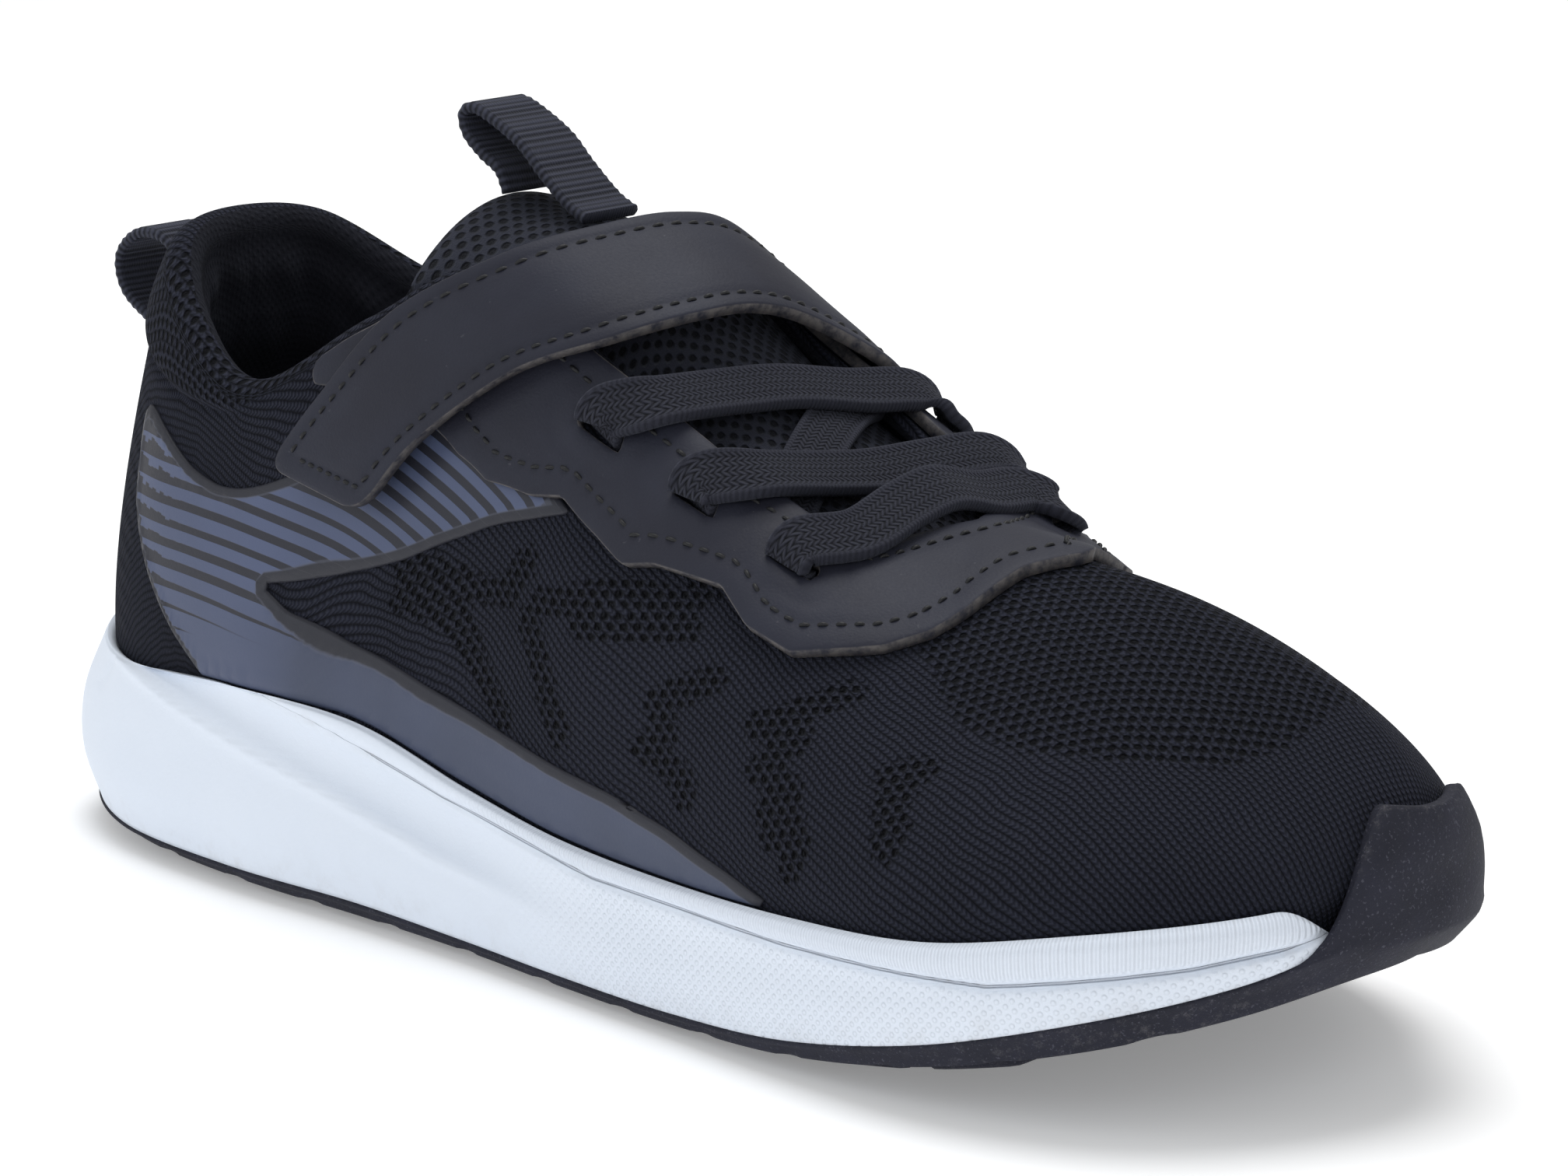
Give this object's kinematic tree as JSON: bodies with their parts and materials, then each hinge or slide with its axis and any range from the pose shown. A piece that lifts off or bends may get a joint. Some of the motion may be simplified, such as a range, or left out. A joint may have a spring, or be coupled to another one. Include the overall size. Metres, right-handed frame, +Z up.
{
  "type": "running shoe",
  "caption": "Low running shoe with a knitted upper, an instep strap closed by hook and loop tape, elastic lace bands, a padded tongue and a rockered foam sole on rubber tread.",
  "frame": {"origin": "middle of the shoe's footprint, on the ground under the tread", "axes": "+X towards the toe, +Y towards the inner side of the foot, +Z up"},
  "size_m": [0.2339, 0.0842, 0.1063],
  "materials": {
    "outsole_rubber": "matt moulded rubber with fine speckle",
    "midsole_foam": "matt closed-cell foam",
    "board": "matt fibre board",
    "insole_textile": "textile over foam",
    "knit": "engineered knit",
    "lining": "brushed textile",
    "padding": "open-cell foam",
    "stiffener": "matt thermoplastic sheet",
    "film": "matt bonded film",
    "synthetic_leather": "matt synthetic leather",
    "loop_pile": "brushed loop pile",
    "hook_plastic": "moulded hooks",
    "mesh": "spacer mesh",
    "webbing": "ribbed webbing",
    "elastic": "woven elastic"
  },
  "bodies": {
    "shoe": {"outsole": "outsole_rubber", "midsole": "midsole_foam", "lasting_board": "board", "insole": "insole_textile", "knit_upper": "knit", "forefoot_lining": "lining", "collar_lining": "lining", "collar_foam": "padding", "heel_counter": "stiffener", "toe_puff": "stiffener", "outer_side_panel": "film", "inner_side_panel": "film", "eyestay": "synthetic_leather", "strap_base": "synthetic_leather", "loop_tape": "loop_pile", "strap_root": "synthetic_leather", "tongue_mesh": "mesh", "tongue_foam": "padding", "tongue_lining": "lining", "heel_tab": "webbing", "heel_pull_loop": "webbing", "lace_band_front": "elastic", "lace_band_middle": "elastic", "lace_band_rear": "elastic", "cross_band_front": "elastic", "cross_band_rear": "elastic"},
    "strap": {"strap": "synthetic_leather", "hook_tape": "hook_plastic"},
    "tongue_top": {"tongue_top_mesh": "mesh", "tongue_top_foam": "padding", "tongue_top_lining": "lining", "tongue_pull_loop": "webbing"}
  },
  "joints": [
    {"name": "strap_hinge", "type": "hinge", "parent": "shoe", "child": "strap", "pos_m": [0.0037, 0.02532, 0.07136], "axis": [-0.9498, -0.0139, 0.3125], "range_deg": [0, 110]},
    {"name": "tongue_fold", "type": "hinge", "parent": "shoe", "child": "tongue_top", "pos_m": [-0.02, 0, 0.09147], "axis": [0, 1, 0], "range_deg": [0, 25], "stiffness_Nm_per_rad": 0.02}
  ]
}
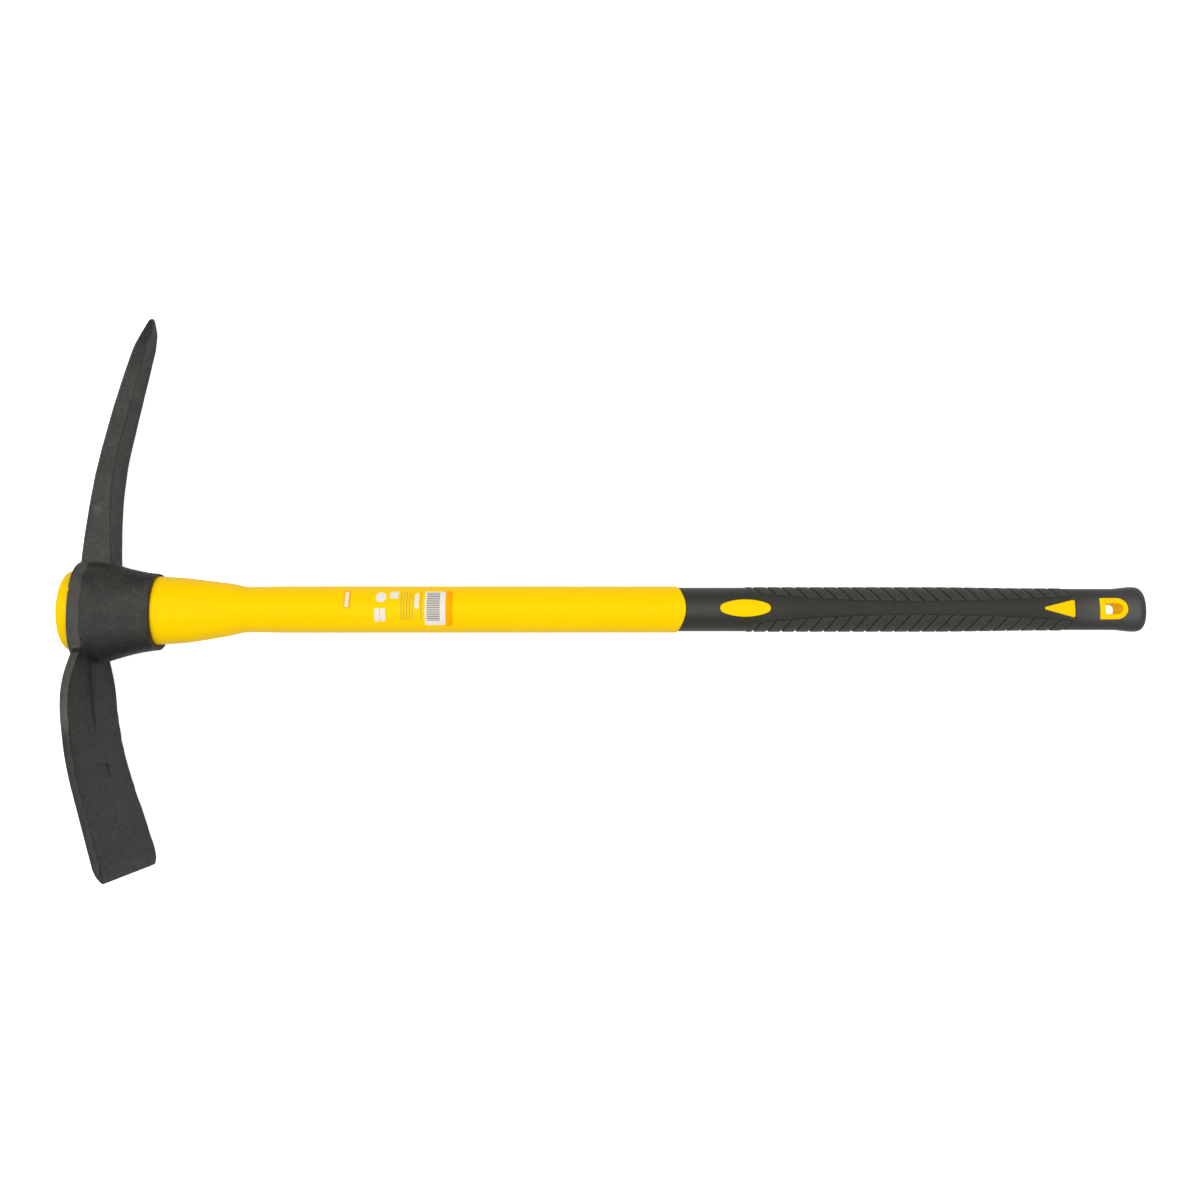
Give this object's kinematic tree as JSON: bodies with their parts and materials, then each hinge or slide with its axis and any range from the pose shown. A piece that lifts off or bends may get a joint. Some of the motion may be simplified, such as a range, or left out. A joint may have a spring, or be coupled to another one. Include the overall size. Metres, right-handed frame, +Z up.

________________________________________

Do this ▸
The entries above must be returned in full, exactly as shown.

Solution to the exercise ▸
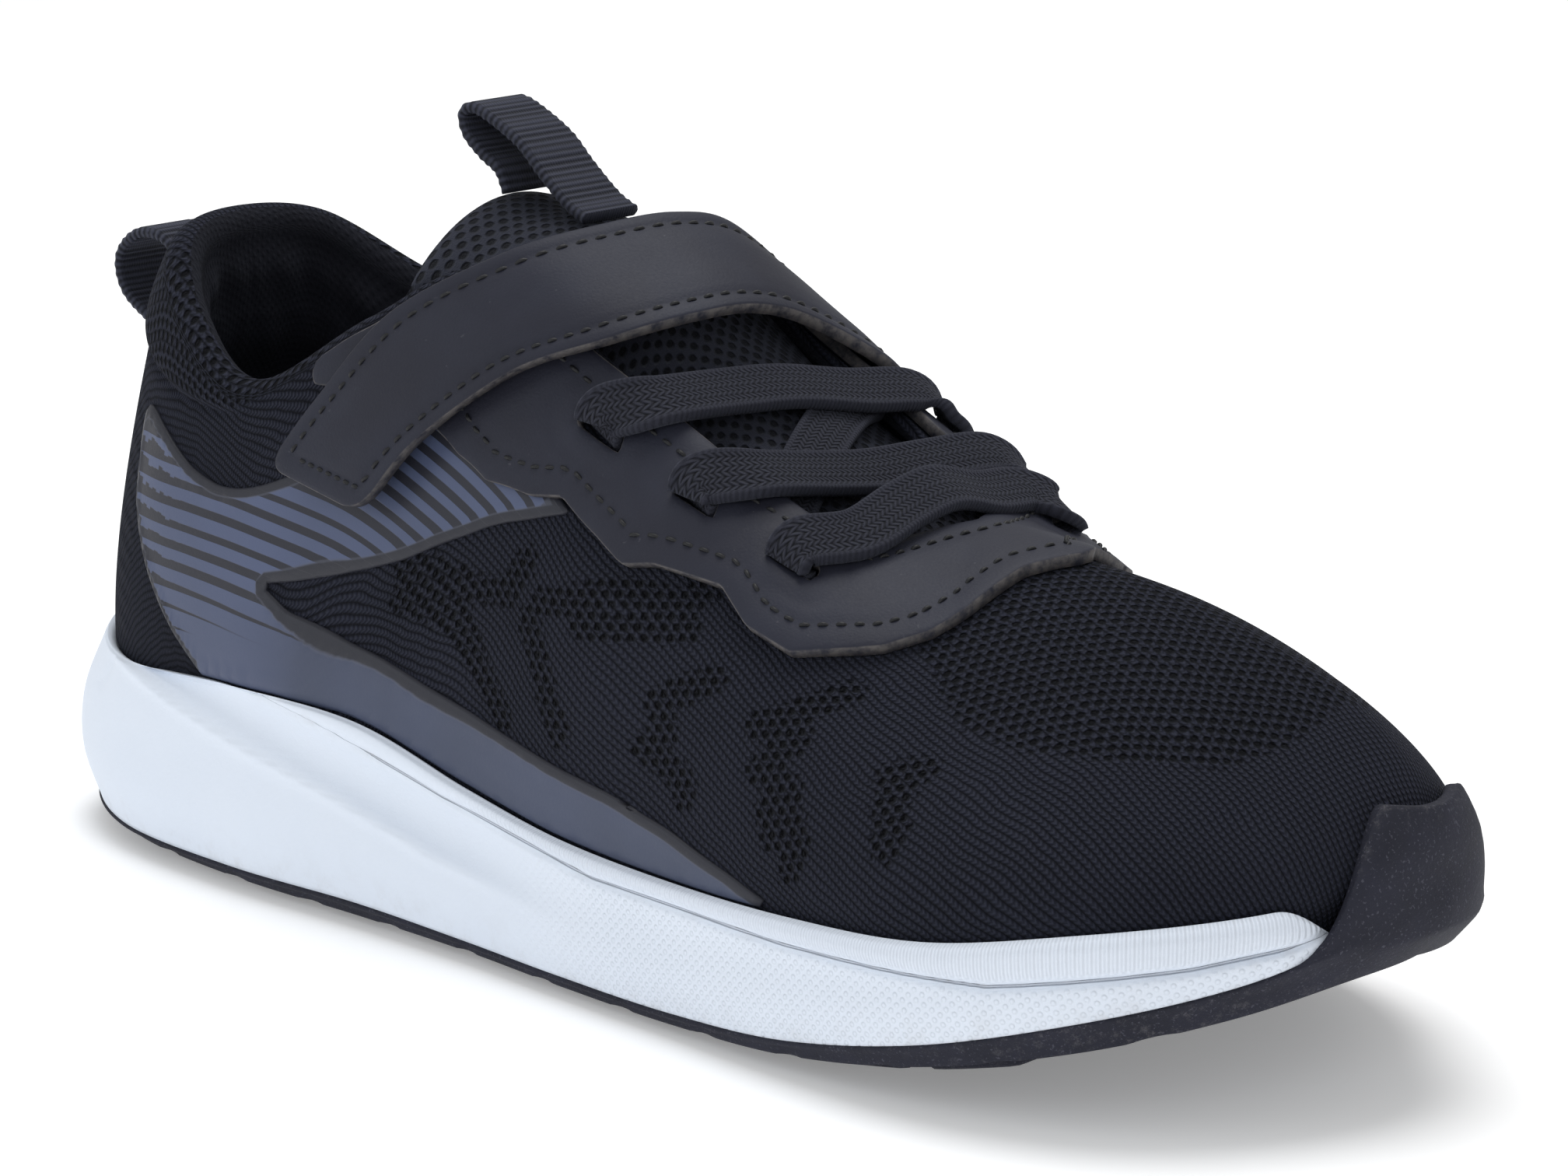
Give this object's kinematic tree as JSON: bodies with their parts and materials, then each hinge or slide with its axis and any range from the pose shown. A piece that lifts off or bends may get a joint. Some of the motion may be simplified, such as a range, or left out. A joint may have a spring, or be coupled to another one. Include the overall size. Metres, right-handed frame, +Z up.
{
  "type": "running shoe",
  "caption": "Low running shoe with a knitted upper, an instep strap closed by hook and loop tape, elastic lace bands, a padded tongue and a rockered foam sole on rubber tread.",
  "frame": {"origin": "middle of the shoe's footprint, on the ground under the tread", "axes": "+X towards the toe, +Y towards the inner side of the foot, +Z up"},
  "size_m": [0.2339, 0.0842, 0.1063],
  "materials": {
    "outsole_rubber": "matt moulded rubber with fine speckle",
    "midsole_foam": "matt closed-cell foam",
    "board": "matt fibre board",
    "insole_textile": "textile over foam",
    "knit": "engineered knit",
    "lining": "brushed textile",
    "padding": "open-cell foam",
    "stiffener": "matt thermoplastic sheet",
    "film": "matt bonded film",
    "synthetic_leather": "matt synthetic leather",
    "loop_pile": "brushed loop pile",
    "hook_plastic": "moulded hooks",
    "mesh": "spacer mesh",
    "webbing": "ribbed webbing",
    "elastic": "woven elastic"
  },
  "bodies": {
    "shoe": {"outsole": "outsole_rubber", "midsole": "midsole_foam", "lasting_board": "board", "insole": "insole_textile", "knit_upper": "knit", "forefoot_lining": "lining", "collar_lining": "lining", "collar_foam": "padding", "heel_counter": "stiffener", "toe_puff": "stiffener", "outer_side_panel": "film", "inner_side_panel": "film", "eyestay": "synthetic_leather", "strap_base": "synthetic_leather", "loop_tape": "loop_pile", "strap_root": "synthetic_leather", "tongue_mesh": "mesh", "tongue_foam": "padding", "tongue_lining": "lining", "heel_tab": "webbing", "heel_pull_loop": "webbing", "lace_band_front": "elastic", "lace_band_middle": "elastic", "lace_band_rear": "elastic", "cross_band_front": "elastic", "cross_band_rear": "elastic"},
    "strap": {"strap": "synthetic_leather", "hook_tape": "hook_plastic"},
    "tongue_top": {"tongue_top_mesh": "mesh", "tongue_top_foam": "padding", "tongue_top_lining": "lining", "tongue_pull_loop": "webbing"}
  },
  "joints": [
    {"name": "strap_hinge", "type": "hinge", "parent": "shoe", "child": "strap", "pos_m": [0.0037, 0.02532, 0.07136], "axis": [-0.9498, -0.0139, 0.3125], "range_deg": [0, 110]},
    {"name": "tongue_fold", "type": "hinge", "parent": "shoe", "child": "tongue_top", "pos_m": [-0.02, 0, 0.09147], "axis": [0, 1, 0], "range_deg": [0, 25], "stiffness_Nm_per_rad": 0.02}
  ]
}
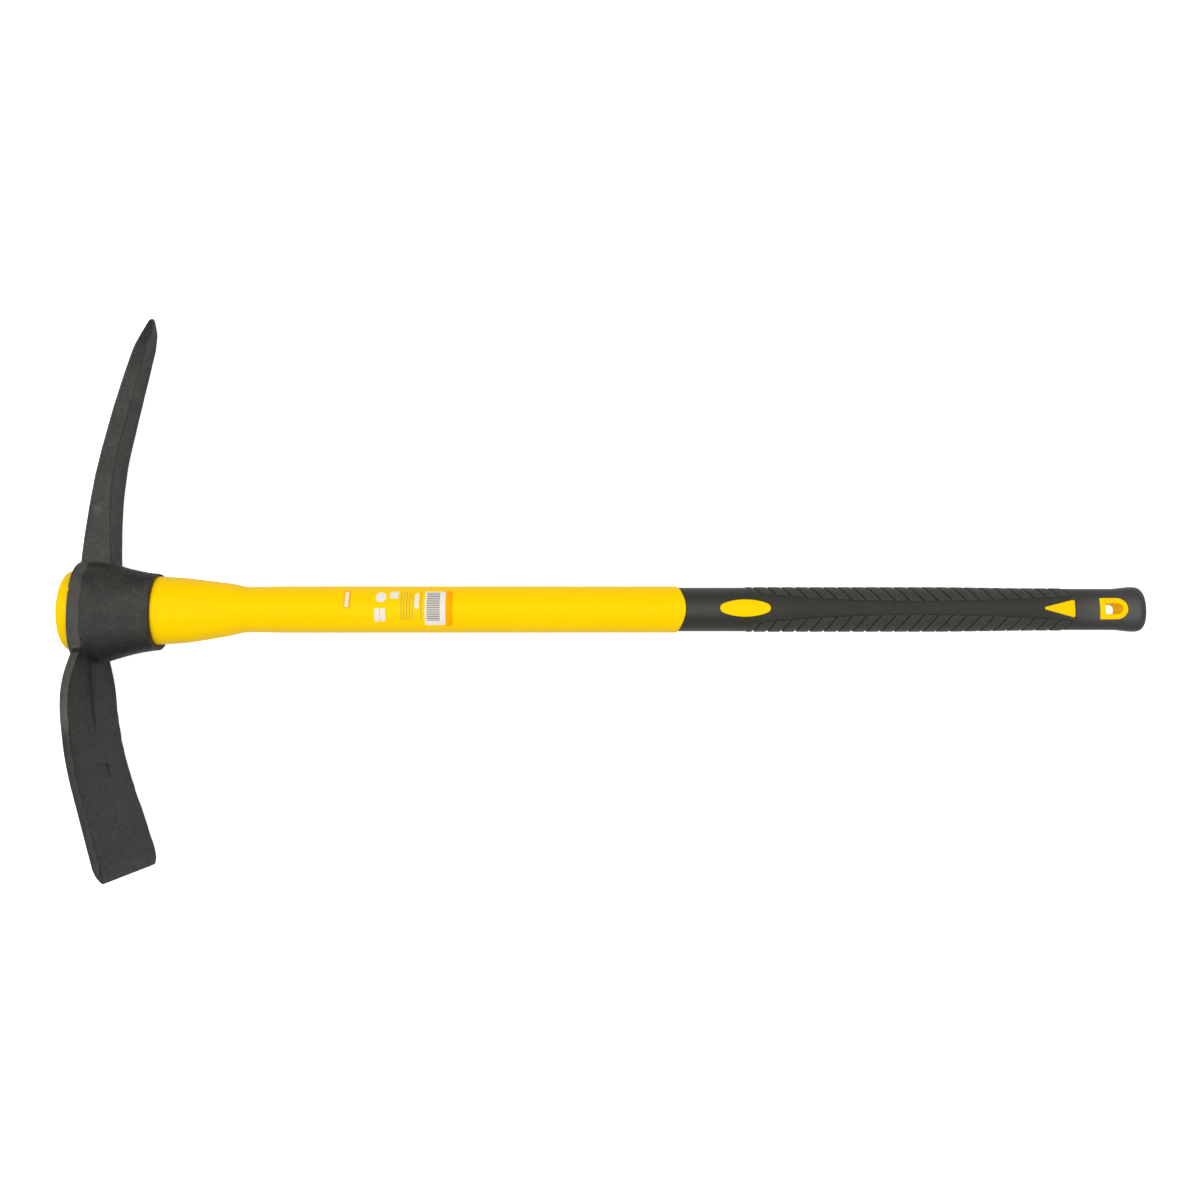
Give this object's kinematic tree as JSON: bodies with their parts and materials, then each hinge or slide with its axis and any range from the pose shown. A piece that lifts off or bends may get a joint. Some of the motion may be simplified, such as a range, or left out. A joint may have a spring, or be coupled to another one. Include the overall size. Metres, right-handed frame, +Z up.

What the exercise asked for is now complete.